* start *
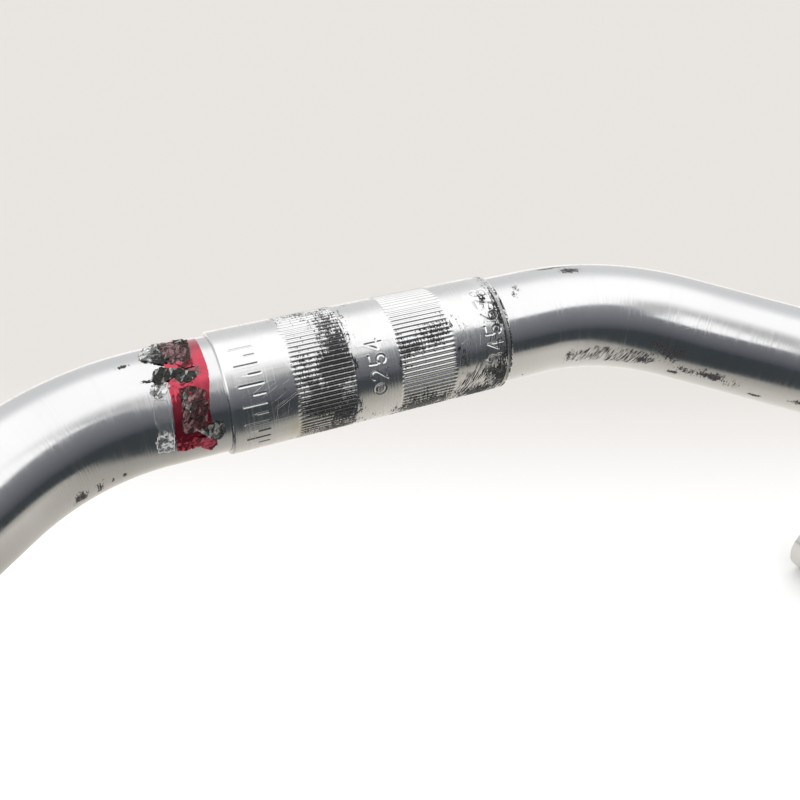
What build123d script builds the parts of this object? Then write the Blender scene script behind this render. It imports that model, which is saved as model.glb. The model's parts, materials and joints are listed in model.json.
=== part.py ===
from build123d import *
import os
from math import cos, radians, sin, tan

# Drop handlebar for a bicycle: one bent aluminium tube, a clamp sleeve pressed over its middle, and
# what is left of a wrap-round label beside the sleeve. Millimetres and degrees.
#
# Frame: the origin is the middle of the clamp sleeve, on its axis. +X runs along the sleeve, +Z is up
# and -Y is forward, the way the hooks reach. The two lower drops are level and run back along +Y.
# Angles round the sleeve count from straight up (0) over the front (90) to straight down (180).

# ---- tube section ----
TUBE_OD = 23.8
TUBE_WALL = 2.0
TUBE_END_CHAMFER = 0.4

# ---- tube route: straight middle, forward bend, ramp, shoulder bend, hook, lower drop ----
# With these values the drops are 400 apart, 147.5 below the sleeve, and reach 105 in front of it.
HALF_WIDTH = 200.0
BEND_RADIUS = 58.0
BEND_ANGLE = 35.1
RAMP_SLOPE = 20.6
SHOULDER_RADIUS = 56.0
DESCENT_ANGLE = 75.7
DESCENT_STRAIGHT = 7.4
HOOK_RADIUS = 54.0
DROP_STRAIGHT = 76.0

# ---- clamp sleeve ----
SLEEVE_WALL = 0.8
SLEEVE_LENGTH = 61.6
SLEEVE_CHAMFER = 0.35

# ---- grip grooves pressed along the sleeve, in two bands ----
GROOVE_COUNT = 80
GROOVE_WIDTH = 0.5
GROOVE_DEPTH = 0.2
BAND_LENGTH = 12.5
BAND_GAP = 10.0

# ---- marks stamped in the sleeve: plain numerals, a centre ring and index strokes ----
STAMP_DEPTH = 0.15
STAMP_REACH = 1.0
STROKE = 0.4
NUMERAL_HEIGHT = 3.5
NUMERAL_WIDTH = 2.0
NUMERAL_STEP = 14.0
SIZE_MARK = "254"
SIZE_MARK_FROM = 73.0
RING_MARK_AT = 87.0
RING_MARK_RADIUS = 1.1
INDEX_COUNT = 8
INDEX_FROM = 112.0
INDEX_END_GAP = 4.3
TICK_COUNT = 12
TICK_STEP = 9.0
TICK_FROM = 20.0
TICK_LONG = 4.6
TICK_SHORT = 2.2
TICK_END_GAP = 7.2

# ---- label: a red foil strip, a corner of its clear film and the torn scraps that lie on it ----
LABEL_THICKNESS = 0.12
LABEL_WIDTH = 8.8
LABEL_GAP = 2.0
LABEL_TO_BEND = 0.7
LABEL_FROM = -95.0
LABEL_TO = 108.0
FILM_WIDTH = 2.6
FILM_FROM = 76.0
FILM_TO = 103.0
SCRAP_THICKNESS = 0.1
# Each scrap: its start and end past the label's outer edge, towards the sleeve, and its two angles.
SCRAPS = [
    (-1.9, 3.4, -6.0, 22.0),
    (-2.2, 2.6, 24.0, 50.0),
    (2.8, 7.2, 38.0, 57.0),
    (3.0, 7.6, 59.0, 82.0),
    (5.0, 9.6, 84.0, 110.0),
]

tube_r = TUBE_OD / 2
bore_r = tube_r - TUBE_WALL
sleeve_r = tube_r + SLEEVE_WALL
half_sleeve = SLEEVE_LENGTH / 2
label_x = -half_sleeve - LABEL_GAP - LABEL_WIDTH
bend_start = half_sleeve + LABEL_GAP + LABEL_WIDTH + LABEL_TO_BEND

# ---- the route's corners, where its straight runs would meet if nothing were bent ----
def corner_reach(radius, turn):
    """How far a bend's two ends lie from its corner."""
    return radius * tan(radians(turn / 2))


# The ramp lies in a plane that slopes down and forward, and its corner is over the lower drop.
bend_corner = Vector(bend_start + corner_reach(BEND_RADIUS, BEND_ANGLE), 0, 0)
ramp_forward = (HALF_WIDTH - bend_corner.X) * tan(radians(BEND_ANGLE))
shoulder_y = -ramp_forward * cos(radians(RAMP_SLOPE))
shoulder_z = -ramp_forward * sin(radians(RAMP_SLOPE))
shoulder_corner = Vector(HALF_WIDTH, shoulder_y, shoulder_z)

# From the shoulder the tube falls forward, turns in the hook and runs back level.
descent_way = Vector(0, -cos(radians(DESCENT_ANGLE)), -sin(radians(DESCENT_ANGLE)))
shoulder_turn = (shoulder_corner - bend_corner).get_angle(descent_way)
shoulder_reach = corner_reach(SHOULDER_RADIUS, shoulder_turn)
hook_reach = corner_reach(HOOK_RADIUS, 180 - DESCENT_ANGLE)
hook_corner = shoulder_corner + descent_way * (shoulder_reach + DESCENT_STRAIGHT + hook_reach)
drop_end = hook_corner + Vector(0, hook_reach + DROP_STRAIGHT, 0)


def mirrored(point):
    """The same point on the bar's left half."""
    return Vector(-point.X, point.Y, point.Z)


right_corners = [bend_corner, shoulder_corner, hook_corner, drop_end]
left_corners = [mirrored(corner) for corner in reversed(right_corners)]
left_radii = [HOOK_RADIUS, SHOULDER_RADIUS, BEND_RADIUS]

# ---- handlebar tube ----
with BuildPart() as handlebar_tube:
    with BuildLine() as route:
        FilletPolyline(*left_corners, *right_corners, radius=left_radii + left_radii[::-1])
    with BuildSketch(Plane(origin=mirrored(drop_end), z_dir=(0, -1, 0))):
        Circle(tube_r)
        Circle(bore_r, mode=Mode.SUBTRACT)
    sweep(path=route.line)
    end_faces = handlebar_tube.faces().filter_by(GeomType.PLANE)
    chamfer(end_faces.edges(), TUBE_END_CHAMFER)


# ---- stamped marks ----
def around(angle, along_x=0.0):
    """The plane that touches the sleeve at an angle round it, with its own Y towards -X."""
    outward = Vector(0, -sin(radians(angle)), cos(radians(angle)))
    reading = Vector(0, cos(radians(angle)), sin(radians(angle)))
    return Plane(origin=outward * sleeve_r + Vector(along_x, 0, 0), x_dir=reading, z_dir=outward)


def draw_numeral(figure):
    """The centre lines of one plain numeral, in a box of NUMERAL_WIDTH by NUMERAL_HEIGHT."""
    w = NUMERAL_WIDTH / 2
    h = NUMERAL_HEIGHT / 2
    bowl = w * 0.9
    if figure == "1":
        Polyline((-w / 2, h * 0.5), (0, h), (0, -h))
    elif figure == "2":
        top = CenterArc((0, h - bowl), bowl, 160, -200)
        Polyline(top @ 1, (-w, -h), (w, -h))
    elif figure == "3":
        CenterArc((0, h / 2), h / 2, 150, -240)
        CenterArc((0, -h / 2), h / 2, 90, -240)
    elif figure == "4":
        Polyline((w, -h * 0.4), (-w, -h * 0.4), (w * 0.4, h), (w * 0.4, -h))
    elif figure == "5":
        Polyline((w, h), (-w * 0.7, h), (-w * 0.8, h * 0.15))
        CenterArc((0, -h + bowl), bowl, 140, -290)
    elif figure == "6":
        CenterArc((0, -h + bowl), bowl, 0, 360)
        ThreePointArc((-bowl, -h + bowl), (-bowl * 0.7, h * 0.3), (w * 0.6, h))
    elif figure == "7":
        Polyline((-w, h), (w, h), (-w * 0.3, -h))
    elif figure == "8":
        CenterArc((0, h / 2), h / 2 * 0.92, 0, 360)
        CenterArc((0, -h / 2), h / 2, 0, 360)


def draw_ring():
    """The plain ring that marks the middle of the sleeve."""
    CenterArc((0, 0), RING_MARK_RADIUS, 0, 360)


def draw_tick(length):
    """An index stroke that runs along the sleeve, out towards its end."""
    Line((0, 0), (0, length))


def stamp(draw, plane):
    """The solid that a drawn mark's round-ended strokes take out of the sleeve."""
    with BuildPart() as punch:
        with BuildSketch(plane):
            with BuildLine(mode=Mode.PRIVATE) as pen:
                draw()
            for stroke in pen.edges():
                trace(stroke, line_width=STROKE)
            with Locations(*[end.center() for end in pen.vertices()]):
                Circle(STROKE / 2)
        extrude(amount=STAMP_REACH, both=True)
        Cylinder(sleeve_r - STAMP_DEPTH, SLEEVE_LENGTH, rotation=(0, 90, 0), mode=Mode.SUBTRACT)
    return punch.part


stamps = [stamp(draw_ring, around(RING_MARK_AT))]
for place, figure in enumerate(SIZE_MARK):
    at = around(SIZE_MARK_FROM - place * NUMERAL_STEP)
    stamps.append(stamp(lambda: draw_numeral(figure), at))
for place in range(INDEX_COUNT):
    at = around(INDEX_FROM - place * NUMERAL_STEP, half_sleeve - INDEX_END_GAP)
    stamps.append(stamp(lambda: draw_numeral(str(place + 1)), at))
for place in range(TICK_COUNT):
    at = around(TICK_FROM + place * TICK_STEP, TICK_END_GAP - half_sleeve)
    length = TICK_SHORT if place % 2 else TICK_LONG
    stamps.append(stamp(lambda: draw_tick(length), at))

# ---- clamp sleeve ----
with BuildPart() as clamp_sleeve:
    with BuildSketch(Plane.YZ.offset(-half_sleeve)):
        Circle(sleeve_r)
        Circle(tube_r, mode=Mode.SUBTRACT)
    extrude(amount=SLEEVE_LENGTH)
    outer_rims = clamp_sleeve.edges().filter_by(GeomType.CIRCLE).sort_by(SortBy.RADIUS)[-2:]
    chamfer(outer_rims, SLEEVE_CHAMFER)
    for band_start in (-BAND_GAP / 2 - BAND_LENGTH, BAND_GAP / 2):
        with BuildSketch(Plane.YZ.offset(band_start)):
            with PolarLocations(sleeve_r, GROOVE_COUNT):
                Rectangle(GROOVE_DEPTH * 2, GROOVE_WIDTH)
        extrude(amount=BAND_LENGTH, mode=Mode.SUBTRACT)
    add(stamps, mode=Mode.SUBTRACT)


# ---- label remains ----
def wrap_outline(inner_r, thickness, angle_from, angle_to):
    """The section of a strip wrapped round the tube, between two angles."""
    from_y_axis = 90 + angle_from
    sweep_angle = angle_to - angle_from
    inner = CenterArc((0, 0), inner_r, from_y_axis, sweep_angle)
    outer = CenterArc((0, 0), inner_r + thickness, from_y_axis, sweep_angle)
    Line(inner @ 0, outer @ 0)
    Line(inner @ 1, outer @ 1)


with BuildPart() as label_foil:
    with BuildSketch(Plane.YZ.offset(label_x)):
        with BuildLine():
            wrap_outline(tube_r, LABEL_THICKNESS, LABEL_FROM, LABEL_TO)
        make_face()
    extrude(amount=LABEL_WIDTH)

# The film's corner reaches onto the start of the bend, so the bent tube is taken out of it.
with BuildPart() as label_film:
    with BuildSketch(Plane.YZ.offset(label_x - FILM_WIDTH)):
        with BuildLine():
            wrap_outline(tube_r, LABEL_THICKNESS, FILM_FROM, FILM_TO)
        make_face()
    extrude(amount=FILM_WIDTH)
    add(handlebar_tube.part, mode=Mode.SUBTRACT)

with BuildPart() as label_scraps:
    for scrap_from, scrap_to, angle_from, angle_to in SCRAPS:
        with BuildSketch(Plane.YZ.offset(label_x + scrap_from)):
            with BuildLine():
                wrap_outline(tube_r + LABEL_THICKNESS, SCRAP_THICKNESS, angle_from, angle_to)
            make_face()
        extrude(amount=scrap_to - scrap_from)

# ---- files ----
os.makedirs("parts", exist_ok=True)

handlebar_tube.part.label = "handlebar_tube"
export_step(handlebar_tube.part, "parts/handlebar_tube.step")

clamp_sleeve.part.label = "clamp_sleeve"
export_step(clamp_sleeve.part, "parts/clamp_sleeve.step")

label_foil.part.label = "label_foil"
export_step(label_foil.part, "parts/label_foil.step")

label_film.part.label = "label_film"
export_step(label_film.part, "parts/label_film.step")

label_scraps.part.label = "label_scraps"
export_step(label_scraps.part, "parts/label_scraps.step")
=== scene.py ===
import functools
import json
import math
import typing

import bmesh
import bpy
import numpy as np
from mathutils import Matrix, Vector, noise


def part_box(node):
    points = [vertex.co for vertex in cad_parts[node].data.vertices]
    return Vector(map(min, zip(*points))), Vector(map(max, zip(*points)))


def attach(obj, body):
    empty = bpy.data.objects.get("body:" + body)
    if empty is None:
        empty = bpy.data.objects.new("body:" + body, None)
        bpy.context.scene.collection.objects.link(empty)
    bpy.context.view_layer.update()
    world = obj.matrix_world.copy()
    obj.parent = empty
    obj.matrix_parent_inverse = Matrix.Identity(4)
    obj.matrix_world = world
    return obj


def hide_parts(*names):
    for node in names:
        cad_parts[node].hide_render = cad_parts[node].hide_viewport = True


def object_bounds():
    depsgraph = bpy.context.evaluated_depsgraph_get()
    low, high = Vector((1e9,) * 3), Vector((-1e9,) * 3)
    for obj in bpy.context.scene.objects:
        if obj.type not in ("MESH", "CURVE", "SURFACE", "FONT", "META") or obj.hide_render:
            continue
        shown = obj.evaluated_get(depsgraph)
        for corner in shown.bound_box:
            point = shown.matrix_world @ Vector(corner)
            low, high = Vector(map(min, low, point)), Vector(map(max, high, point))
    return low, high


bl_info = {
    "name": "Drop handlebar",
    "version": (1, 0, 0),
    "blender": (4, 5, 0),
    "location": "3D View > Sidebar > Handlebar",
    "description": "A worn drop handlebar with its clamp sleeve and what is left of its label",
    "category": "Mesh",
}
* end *
__Given exercise__.
Word for word, reproduce the listing above from its start up to and including the line that has "from math import cos, radians, sin, tan". Give only those lines.

__Task result__.
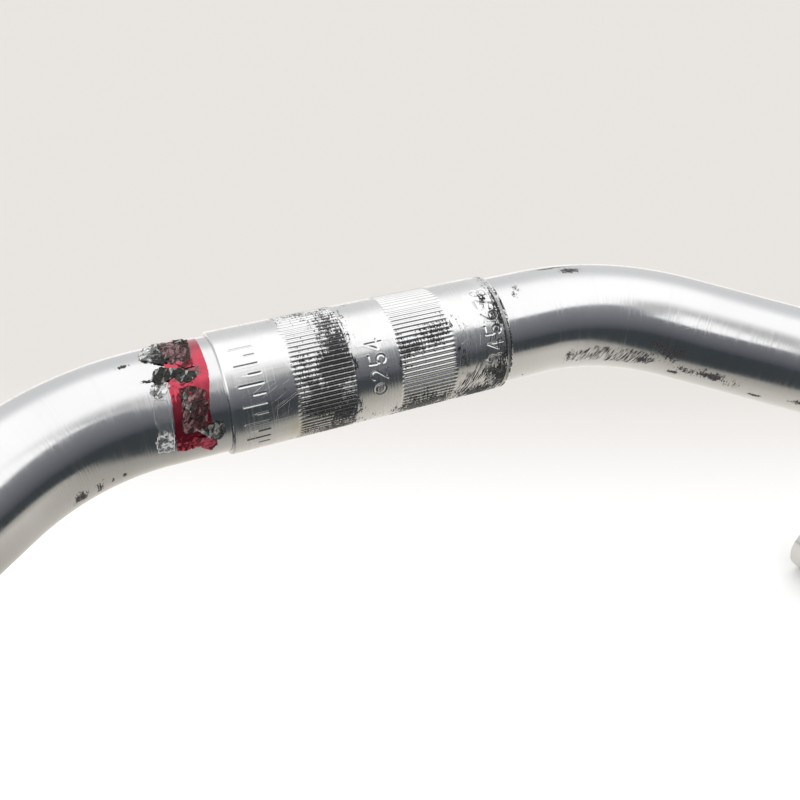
What build123d script builds the parts of this object? Then write the Blender scene script behind this render. It imports that model, which is saved as model.glb. The model's parts, materials and joints are listed in model.json.
=== part.py ===
from build123d import *
import os
from math import cos, radians, sin, tan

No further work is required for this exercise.